■ Short exercise:
Your task is to reproduce word for word the lines running from the line containing "Write the build123d" to the line containing "# Every profile", inclusive. Nothing else belongs in the answer.

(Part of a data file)
================================

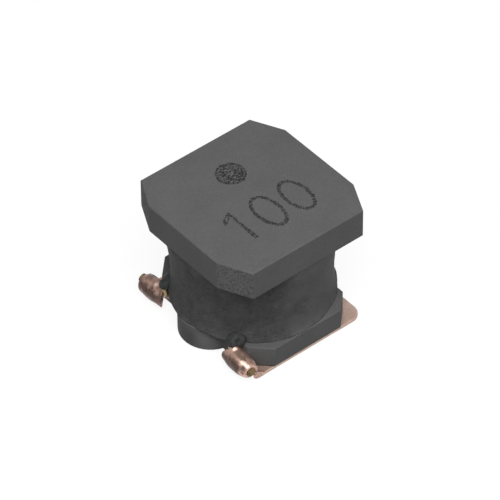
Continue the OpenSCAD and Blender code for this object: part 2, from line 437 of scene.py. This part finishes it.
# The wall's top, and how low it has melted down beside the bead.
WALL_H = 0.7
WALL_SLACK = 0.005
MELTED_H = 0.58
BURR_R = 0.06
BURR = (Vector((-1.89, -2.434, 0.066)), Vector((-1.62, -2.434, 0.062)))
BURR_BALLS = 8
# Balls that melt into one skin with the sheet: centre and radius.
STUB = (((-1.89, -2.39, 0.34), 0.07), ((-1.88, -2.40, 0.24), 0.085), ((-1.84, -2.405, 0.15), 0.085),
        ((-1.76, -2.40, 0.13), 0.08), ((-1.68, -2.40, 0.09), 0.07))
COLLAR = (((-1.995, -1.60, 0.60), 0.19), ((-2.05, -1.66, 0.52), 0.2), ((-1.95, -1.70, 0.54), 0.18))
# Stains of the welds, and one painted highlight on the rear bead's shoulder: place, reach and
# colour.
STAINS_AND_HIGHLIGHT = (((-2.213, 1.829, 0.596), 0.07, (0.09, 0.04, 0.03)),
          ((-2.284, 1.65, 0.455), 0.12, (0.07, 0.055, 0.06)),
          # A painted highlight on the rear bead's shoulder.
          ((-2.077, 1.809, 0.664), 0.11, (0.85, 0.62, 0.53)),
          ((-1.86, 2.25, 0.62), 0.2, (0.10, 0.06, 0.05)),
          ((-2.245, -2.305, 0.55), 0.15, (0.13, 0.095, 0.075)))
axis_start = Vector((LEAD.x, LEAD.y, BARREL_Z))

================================

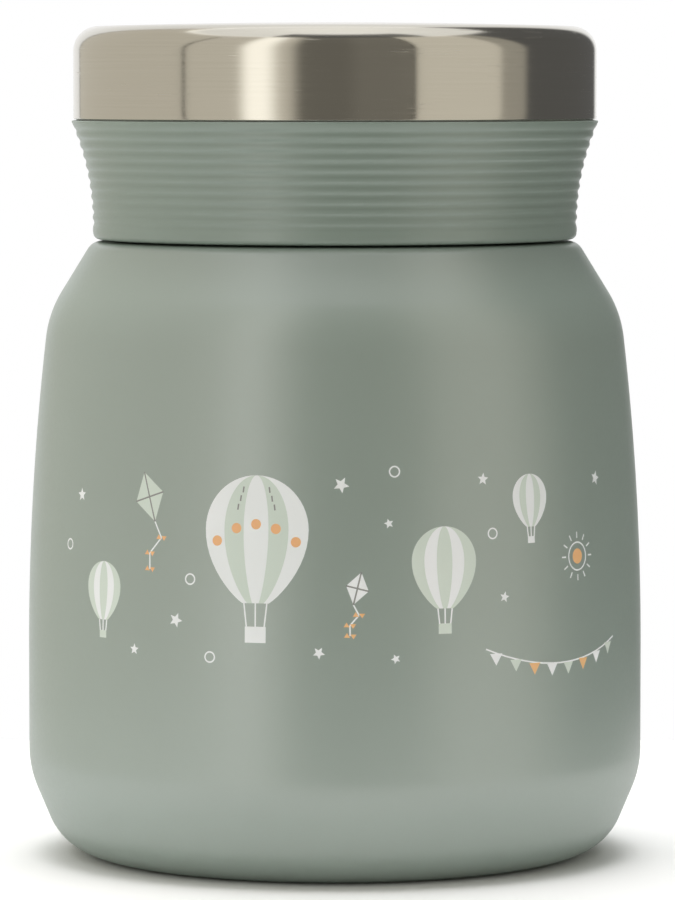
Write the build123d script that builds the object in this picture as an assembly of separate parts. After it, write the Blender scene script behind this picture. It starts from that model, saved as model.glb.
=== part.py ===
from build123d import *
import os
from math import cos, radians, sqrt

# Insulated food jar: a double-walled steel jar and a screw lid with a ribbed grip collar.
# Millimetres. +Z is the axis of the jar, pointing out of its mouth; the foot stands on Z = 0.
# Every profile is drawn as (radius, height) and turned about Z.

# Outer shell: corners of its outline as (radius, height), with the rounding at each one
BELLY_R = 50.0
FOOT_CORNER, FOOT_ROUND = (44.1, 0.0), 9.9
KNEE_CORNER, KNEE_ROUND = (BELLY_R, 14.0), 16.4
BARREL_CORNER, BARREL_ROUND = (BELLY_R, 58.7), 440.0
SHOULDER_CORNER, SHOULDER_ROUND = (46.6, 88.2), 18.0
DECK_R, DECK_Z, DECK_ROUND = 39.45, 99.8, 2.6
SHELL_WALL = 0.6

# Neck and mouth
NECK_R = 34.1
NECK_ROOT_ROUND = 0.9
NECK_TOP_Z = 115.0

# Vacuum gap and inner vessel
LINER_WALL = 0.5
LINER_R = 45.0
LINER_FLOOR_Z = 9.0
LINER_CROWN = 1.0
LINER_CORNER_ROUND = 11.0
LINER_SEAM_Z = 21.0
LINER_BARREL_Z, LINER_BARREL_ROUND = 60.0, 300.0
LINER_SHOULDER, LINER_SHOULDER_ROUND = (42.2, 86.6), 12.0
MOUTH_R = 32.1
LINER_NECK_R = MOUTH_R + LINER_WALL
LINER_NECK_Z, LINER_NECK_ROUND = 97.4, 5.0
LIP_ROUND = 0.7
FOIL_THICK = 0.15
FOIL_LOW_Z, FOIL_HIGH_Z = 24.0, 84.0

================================

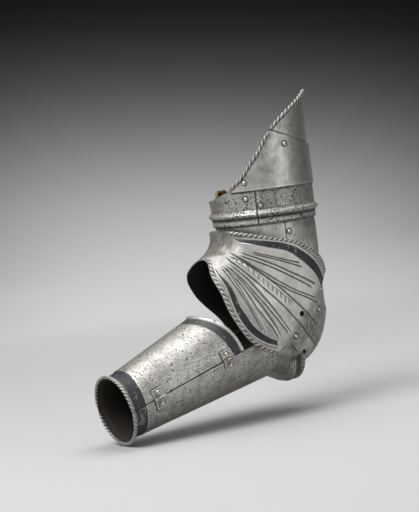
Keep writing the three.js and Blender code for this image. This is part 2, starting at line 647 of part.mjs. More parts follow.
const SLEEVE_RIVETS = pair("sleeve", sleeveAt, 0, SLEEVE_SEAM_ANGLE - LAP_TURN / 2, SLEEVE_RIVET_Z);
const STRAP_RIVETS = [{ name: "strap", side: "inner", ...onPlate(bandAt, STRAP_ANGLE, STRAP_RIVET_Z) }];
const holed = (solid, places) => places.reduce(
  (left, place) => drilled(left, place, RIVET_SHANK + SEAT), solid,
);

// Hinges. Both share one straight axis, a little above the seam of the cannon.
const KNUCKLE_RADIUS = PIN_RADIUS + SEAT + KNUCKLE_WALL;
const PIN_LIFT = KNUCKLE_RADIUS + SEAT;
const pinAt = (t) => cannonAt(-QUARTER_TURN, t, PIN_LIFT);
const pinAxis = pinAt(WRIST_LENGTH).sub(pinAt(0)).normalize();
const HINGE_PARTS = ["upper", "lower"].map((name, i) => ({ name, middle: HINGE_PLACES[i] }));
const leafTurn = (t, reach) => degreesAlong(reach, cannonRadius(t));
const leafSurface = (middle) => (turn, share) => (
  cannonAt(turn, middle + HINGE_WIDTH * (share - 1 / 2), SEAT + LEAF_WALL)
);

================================

■ Final answer:
Write the build123d script that builds the object in this picture as an assembly of separate parts. After it, write the Blender scene script behind this picture. It starts from that model, saved as model.glb.
=== part.py ===
from build123d import *
import os
from math import cos, radians, sqrt

# Insulated food jar: a double-walled steel jar and a screw lid with a ribbed grip collar.
# Millimetres. +Z is the axis of the jar, pointing out of its mouth; the foot stands on Z = 0.
# Every profile is drawn as (radius, height) and turned about Z.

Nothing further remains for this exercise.